Cassettes come in various capacities, but most of them are about five gallons. The portable cassette opens some interesting possibilities for where you can dump (where permitted). It’s possible, for example, to take the cassette into a restroom and dump it directly into a toilet. You can also dump the contents into vault toilets, pit toilets, and even some RV dump stations. So, the cassette toilet gives you more options for dump locations. But the small tank means you’ll be emptying it quite a bit more often—the two of us can use a cassette toilet for two days before we need to dump it.
Checking the tank level on cassette toilets is pretty easy. There’s typically an indicator that changes from green to red as the cassette fills. These indicators are usually based on a float, so if gravity and density are still working, inaccurate readings should be rare.
Since the cassettes are small, they are usually located above the RV’s floor. This means they should be fine to go winter camping without freezing. There is still the flush water supply to think about, but at least your black tank won’t freeze.
Cassette toilets do have their challenges though. Waste breaks down differently in a small, anaerobic environment than it does in the relatively breezy spaces of a black tank. So, your choice of tank additives is much more critical. We learned this one the hard way!
Since you typically dump the cassette without a hose, you’ll also be getting considerably closer to the effluent than you would with a traditional RV black tank. Now you know why I said the toilet chemicals were important. This is the main issue people have with cassette toilets.

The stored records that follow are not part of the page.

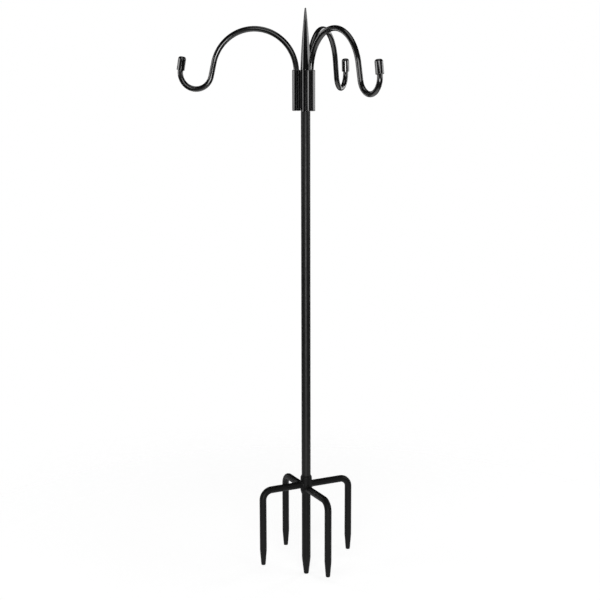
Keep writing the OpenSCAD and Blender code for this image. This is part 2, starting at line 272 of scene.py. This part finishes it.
def node_of(tree, kind, **values):
    """A new node. Values that aren't settings of the node go into its sockets."""
    made = tree.nodes.new(kind)
    for key, value in values.items():
        if hasattr(made, key):
            setattr(made, key, value)
        else:
            made.inputs[key.replace("_", " ").title()].default_value = value
    return made


# Scale and detail of the noise behind a finish's tone, roughness, orange peel and grain
CLOUD_NOISE = (38.0, 3.0)
PATCH_NOISE = (140.0, 4.0)
PEEL_NOISE = (420.0, 1.0)
GRAIN_NOISE = (2200.0, 2.0)
# The noise levels of the darkest and the lightest tone, each with its share of the colour
TONE_STOPS = ((0.35, 0.85), (0.7, 1.2))
# The noise levels of the smoothest and the roughest patch, and how far those stray
PATCH_LEVELS = (0.3, 0.7)
PATCH_SPREAD = 0.05
ROUGH_PATCH_SPREAD = 0.08

# Each finish: the Finishes entry of its colour and of its roughness, the depth in
# metres of its peel and of its grain, how far its roughness strays, other sockets
FINISHES = {
    "gloss_black_coat": (
        "hub", "hub_roughness", 2.5e-6, 0.0, PATCH_SPREAD,
        {"Specular IOR Level": 0.06, "Coat Weight": 1.0, "Coat Roughness": 0.08,
         "Coat IOR": 1.75},
    ),
    "pooled_weld_coat": (
        "hub", "weld_roughness", 1e-5, 2e-6, PATCH_SPREAD, {"Specular IOR Level": 0.3},
    ),
    "satin_arm_coat": (
        "arm", "arm_roughness", 4e-6, 1e-6, PATCH_SPREAD,
        {"Specular IOR Level": 0.2, "Coat Weight": 1.0, "Coat Roughness": 0.12,
         "Coat IOR": 1.58},
    ),
    "satin_pole_coat": (
        "pole", "pole_roughness", 1e-5, 4e-6, PATCH_SPREAD, {"Specular IOR Level": 0.3},
    ),
    "matt_stake_coat": (
        "stake", "stake_roughness", 2.5e-5, 1.2e-5, ROUGH_PATCH_SPREAD,
        {"Specular IOR Level": 0.15},
    ),
    "glossy_cap_rubber": (
        "cap", "cap_roughness", 3e-6, 0.0, PATCH_SPREAD,
        {"Specular IOR Level": 0.2, "Coat Weight": 1.0, "Coat Roughness": 0.06,
         "Coat IOR": 1.75},
    ),
    "zinc_steel": ("steel", "steel_roughness", 1e-5, 4e-6, PATCH_SPREAD, {"Metallic": 1.0}),
}


def coat(name, base, roughness, peel, grain, spread, sockets):
    """A finish with clouds in its tone, patches in its roughness, and a fine relief."""
    finish = bpy.data.materials.new(name)
    finish.use_nodes = True
    tree = finish.node_tree
    shader = tree.nodes["Principled BSDF"]
    place = tree.nodes.new("ShaderNodeTexCoord").outputs["Object"]

    def noise(scale, detail):
        made = node_of(tree, "ShaderNodeTexNoise", scale=scale, detail=detail)
        tree.links.new(place, made.inputs["Vector"])
        return made.outputs["Fac"]

    tones = node_of(tree, "ShaderNodeValToRGB")
    for element, (position, tone) in zip(tones.color_ramp.elements, TONE_STOPS):
        element.position = position
        element.color = (*[c * tone for c in base], 1)
    tree.links.new(noise(*CLOUD_NOISE), tones.inputs["Fac"])
    tree.links.new(tones.outputs["Color"], shader.inputs["Base Color"])

    patches = node_of(tree, "ShaderNodeMapRange")
    patches.inputs["From Min"].default_value = PATCH_LEVELS[0]
    patches.inputs["From Max"].default_value = PATCH_LEVELS[1]
    patches.inputs["To Min"].default_value = roughness - spread
    patches.inputs["To Max"].default_value = roughness + spread
    tree.links.new(noise(*PATCH_NOISE), patches.inputs["Value"])
    tree.links.new(patches.outputs["Result"], shader.inputs["Roughness"])

    slow = node_of(tree, "ShaderNodeBump", strength=1.0, distance=peel)
    tree.links.new(noise(*PEEL_NOISE), slow.inputs["Height"])
    fine = node_of(tree, "ShaderNodeBump", strength=1.0, distance=grain)
    tree.links.new(noise(*GRAIN_NOISE), fine.inputs["Height"])
    tree.links.new(slow.outputs["Normal"], fine.inputs["Normal"])
    tree.links.new(fine.outputs["Normal"], shader.inputs["Normal"])
    for socket, value in sockets.items():
        shader.inputs[socket].default_value = value
    return finish


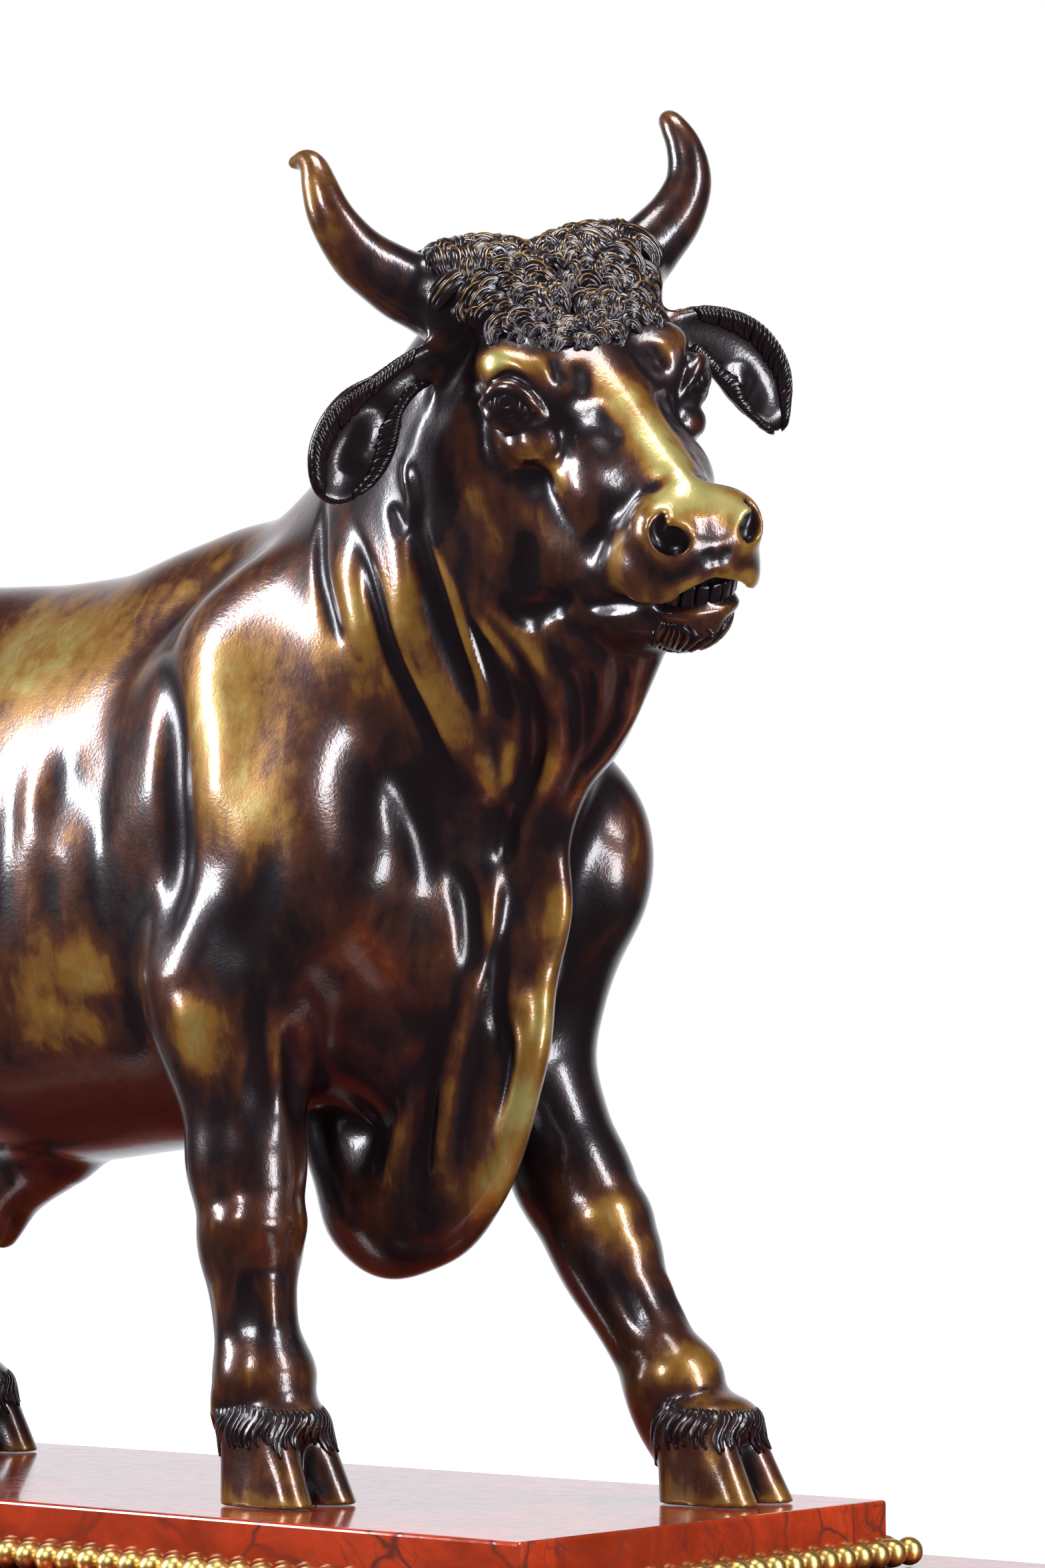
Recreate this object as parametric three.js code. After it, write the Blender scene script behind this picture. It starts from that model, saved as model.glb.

Make no mistake about it, having your own private toilet facilities everywhere you travel is one of the great benefits of RVing. And while it’s about 90 percent likely your RV has a traditional toilet with a black tank, it’s good to know there are other options available. Like most things in RVing, there are trade-offs with any option, and choosing what works best for you should reflect your own personal RVing priorities and style.